Very interesting. My dad used to frequent the Waterlooplein flea market in Amsterdam and once picked up a Paul Citroen for 25 guilders. We ate from the money it fetched at auction for a long, long time.


If you read Dutch, you may enjoy Grand Hotel Europa by I.L. Pfeijffer. It touches on the Caravaggio question.


Nice, been there recently when visiting Amsterdam. Nice place to visit


You traded it for chocolate coins??


Interesting that a small unincorporated east Texas community is purchasing major art works:

<https://en.wikipedia.org/wiki/Tomlinson_Hill,_Texas>

I suspect the purchaser was actually James Tomilson "Tom" Hill III:

<https://en.wikipedia.org/wiki/J._Tomilson_Hill#External_link...>


I've enjoyed the below over-the-top presentation many times. It does the tumultuous life of Caravaggio justice

Simon Schama - The Power of Art - Caravaggio

https://www.youtube.com/watch?v=BiH_ootDtTs


The ArtHoles episodes on Caravaggio are likewise superb.

If you can stomach the bro-style presentation. The author conveys a much better picture on the circumstances at the time than typically dry textbooks or historical accounts.

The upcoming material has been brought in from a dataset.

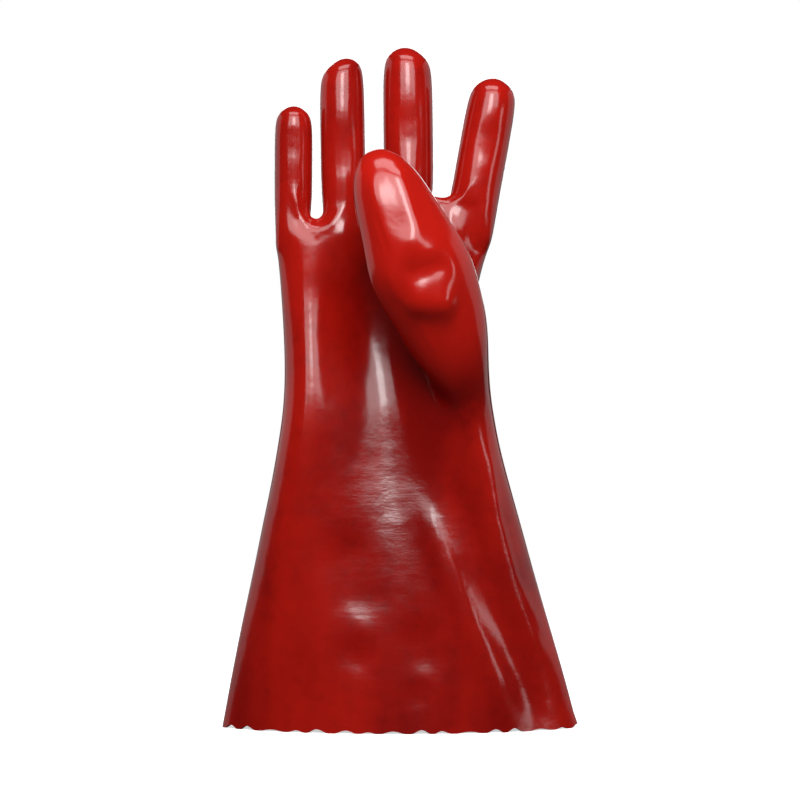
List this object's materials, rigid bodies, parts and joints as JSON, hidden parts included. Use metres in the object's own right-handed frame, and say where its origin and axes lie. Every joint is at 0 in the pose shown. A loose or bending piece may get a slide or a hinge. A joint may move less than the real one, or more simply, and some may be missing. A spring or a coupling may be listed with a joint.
{
  "type": "pvc coated work glove",
  "caption": "Long PVC coated work glove for the right hand, with a flared gauntlet, a scalloped hem and the thumb held in front of the palm.",
  "frame": {"origin": "middle of the bounding box across and from front to back, on the surface that the hem stands on", "axes": "+Z from the hem to the fingertips; the palm faces -Y; the thumb is on the +X side"},
  "size_m": [0.2084, 0.1, 0.4],
  "materials": {
    "pvc": "glossy dipped PVC in deep red, with a fine orange peel"
  },
  "bodies": {
    "root": {"glove_shell": "pvc"}
  },
  "joints": []
}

https://artholes.podbean.com/e/caravaggio-ep-1-but-firsta-ta...


A fugitive from murder charges, Caravaggio would probably be canceled today.

But he's an astonishing artist - and his fear of capital punishment became a theme of his work.


Do you really get cancelled for violence? Aren't plenty of famous rappers known for having been involved in crimes? At least here in Sweden it became a discussion after public service gave awards to gang members. To get cancelled, you basically have to do something sex related or have the wrong opinion.


‘Wrong opinion’ specifically in the sense that you oppose the process of human rights, specifically the rights of traditionally oppressed and minority groups, to be treated fairly and held as equals amongst the general population, and to not suffer the dehumanizing indignity of oppression, and the violence of bigotry.


No, "wrong opinion" in the sense of challenging overreach carried out in the name only of your examples - normally by unpleasant people in mobs who have appointed themselves arbiters of the limits of public discourse.

But of course, this is very well known and its unfortunate it keeps needing to be restated.